BEGIN DATA EXTRACT

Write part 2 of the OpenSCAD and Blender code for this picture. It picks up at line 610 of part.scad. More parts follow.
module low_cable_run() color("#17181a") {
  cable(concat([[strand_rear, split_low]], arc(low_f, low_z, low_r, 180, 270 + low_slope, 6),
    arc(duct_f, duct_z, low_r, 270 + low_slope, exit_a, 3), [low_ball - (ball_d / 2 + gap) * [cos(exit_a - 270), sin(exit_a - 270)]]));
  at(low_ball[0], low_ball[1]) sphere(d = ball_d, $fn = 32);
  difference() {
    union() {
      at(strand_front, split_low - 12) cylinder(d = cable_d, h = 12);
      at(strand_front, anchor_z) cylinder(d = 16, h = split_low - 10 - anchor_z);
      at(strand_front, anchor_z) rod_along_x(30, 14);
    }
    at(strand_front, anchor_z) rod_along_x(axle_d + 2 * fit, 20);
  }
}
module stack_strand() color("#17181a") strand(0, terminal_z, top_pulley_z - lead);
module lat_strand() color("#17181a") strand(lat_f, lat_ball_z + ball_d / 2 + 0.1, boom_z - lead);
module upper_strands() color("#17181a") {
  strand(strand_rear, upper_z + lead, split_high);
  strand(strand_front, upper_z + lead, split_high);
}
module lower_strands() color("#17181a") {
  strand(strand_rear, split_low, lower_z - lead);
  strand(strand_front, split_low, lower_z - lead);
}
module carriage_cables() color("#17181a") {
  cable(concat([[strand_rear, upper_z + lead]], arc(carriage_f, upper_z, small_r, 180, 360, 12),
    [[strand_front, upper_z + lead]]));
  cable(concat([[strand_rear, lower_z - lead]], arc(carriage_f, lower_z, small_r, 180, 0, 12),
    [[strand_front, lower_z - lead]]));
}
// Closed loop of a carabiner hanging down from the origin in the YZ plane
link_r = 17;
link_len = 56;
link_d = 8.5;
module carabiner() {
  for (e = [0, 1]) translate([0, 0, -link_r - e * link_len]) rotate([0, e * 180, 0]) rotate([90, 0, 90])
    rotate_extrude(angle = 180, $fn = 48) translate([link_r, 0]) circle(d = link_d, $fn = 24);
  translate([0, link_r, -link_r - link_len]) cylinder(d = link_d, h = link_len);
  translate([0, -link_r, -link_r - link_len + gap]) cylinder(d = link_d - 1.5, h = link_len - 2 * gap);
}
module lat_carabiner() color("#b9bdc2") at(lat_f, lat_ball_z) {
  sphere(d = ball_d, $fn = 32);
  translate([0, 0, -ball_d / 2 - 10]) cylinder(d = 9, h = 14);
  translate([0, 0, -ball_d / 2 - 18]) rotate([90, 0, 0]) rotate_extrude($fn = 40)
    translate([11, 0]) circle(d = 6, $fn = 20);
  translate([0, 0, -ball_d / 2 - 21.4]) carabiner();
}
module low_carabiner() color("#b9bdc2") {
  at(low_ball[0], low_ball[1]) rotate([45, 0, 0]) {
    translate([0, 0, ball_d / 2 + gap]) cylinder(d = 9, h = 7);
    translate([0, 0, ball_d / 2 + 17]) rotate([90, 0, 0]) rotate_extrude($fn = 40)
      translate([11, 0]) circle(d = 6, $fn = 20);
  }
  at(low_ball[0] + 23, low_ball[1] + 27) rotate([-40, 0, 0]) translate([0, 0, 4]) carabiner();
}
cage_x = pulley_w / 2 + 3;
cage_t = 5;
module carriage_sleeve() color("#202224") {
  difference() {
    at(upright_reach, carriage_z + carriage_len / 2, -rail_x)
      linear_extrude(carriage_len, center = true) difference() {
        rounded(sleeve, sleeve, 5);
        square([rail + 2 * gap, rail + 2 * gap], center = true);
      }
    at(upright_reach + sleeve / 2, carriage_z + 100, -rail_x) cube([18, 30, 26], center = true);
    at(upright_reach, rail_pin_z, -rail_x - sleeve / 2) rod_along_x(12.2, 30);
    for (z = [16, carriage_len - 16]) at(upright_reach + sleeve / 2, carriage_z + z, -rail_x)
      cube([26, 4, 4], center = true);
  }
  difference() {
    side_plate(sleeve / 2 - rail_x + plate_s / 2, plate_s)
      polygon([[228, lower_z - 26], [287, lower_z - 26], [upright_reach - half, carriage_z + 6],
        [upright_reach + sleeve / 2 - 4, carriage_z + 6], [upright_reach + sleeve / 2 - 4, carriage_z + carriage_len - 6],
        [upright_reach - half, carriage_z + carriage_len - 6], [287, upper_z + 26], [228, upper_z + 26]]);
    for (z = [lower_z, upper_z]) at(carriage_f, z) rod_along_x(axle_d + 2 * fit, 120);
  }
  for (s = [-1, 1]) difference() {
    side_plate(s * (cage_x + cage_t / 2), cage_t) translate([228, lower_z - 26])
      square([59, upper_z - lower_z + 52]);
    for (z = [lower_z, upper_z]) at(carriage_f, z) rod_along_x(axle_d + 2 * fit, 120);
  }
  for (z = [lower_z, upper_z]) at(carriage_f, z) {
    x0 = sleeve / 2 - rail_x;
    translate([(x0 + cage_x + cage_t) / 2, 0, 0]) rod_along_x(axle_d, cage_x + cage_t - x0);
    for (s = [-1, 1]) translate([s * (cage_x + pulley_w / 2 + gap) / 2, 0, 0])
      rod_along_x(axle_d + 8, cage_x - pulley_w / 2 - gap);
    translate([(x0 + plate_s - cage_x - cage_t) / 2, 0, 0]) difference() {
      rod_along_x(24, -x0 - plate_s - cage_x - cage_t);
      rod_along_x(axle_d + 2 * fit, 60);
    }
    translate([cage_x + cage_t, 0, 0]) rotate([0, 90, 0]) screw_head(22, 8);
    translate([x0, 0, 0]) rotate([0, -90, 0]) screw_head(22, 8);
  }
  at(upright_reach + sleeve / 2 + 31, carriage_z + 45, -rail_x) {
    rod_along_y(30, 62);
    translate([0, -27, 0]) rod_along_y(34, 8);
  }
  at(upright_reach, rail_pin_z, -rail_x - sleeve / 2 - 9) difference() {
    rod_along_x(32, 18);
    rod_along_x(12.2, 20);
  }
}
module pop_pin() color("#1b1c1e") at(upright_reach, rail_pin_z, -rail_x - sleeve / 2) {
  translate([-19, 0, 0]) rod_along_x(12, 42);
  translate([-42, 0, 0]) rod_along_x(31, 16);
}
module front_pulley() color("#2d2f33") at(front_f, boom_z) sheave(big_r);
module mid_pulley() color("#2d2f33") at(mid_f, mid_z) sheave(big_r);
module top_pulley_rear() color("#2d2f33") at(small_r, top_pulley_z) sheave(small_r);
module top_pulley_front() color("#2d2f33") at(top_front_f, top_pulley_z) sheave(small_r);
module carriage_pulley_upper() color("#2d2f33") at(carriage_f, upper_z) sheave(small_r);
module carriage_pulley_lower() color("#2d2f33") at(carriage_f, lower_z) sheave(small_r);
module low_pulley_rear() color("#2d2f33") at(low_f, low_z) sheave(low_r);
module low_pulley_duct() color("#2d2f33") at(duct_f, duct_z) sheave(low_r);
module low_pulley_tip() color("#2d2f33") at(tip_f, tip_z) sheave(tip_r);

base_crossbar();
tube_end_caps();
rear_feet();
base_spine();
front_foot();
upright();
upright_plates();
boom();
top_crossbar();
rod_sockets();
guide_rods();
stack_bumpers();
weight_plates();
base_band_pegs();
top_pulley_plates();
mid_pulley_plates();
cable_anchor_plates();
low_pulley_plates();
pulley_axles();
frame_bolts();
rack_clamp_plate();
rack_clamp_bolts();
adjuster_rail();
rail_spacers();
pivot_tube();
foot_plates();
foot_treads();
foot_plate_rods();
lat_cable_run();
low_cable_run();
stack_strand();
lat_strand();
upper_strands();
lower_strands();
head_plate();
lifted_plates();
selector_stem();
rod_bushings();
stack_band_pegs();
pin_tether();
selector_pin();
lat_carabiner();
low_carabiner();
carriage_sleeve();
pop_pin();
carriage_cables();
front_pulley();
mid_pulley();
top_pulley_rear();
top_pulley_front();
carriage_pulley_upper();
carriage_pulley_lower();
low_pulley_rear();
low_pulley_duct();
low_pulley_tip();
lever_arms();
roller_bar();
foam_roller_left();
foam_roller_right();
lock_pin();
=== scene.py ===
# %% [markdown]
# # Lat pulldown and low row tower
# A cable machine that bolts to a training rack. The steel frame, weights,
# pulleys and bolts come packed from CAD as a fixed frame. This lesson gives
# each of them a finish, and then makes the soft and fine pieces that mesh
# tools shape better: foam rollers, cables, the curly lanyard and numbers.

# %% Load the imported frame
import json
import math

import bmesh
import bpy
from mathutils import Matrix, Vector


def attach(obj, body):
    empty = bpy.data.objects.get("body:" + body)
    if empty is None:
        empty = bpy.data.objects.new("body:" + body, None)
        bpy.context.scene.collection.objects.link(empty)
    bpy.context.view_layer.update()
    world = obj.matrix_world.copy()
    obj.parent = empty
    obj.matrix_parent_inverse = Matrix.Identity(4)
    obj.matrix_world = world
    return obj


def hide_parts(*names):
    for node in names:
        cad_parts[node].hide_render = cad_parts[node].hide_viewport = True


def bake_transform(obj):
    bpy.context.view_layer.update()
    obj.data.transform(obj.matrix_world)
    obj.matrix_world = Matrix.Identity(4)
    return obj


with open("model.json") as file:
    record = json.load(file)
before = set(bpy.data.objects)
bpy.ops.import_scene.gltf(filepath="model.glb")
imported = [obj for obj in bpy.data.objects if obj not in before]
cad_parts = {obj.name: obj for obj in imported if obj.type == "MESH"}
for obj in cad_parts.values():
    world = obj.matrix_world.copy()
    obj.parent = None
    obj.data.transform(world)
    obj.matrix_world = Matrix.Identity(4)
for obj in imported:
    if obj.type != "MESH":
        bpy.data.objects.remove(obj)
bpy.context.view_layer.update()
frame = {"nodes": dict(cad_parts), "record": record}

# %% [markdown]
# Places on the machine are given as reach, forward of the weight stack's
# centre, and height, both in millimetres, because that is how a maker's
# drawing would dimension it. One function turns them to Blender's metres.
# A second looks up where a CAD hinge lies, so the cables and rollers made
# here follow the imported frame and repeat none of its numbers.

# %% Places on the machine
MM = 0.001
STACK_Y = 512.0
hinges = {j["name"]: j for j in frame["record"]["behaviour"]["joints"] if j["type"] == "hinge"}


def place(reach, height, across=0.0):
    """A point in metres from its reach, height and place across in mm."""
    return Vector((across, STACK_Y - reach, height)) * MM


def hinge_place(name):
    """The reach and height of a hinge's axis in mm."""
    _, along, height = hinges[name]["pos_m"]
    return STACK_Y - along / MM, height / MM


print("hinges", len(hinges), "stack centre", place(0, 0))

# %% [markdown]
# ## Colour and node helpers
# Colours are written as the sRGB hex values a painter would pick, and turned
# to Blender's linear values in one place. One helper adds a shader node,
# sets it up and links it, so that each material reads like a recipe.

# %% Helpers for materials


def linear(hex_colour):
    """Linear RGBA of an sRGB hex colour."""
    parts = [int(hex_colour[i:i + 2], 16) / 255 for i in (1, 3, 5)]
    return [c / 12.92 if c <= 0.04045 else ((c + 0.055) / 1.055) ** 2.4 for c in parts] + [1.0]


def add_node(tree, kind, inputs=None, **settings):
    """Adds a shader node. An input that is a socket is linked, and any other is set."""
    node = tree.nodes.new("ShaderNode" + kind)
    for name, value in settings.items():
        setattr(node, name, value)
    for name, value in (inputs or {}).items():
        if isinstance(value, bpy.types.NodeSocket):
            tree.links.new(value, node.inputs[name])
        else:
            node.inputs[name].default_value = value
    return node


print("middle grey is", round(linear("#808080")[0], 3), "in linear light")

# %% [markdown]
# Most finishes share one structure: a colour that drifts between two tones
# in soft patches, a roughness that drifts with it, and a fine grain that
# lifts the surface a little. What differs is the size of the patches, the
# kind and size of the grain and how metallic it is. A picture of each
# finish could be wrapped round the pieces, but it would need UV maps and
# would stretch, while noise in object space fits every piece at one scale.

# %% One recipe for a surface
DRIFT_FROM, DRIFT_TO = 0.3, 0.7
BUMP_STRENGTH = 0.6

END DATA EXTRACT

EXERCISE DIRECTIONS: Set down exactly the lines from the line that contains "base_crossbar();" to the line that contains "cad_parts[node].hide_render = cad_parts[node].hide_viewport", both lines included, and nothing more.

RESULT BELOW:
base_crossbar();
tube_end_caps();
rear_feet();
base_spine();
front_foot();
upright();
upright_plates();
boom();
top_crossbar();
rod_sockets();
guide_rods();
stack_bumpers();
weight_plates();
base_band_pegs();
top_pulley_plates();
mid_pulley_plates();
cable_anchor_plates();
low_pulley_plates();
pulley_axles();
frame_bolts();
rack_clamp_plate();
rack_clamp_bolts();
adjuster_rail();
rail_spacers();
pivot_tube();
foot_plates();
foot_treads();
foot_plate_rods();
lat_cable_run();
low_cable_run();
stack_strand();
lat_strand();
upper_strands();
lower_strands();
head_plate();
lifted_plates();
selector_stem();
rod_bushings();
stack_band_pegs();
pin_tether();
selector_pin();
lat_carabiner();
low_carabiner();
carriage_sleeve();
pop_pin();
carriage_cables();
front_pulley();
mid_pulley();
top_pulley_rear();
top_pulley_front();
carriage_pulley_upper();
carriage_pulley_lower();
low_pulley_rear();
low_pulley_duct();
low_pulley_tip();
lever_arms();
roller_bar();
foam_roller_left();
foam_roller_right();
lock_pin();
=== scene.py ===
# %% [markdown]
# # Lat pulldown and low row tower
# A cable machine that bolts to a training rack. The steel frame, weights,
# pulleys and bolts come packed from CAD as a fixed frame. This lesson gives
# each of them a finish, and then makes the soft and fine pieces that mesh
# tools shape better: foam rollers, cables, the curly lanyard and numbers.

# %% Load the imported frame
import json
import math

import bmesh
import bpy
from mathutils import Matrix, Vector


def attach(obj, body):
    empty = bpy.data.objects.get("body:" + body)
    if empty is None:
        empty = bpy.data.objects.new("body:" + body, None)
        bpy.context.scene.collection.objects.link(empty)
    bpy.context.view_layer.update()
    world = obj.matrix_world.copy()
    obj.parent = empty
    obj.matrix_parent_inverse = Matrix.Identity(4)
    obj.matrix_world = world
    return obj


def hide_parts(*names):
    for node in names:
        cad_parts[node].hide_render = cad_parts[node].hide_viewport = True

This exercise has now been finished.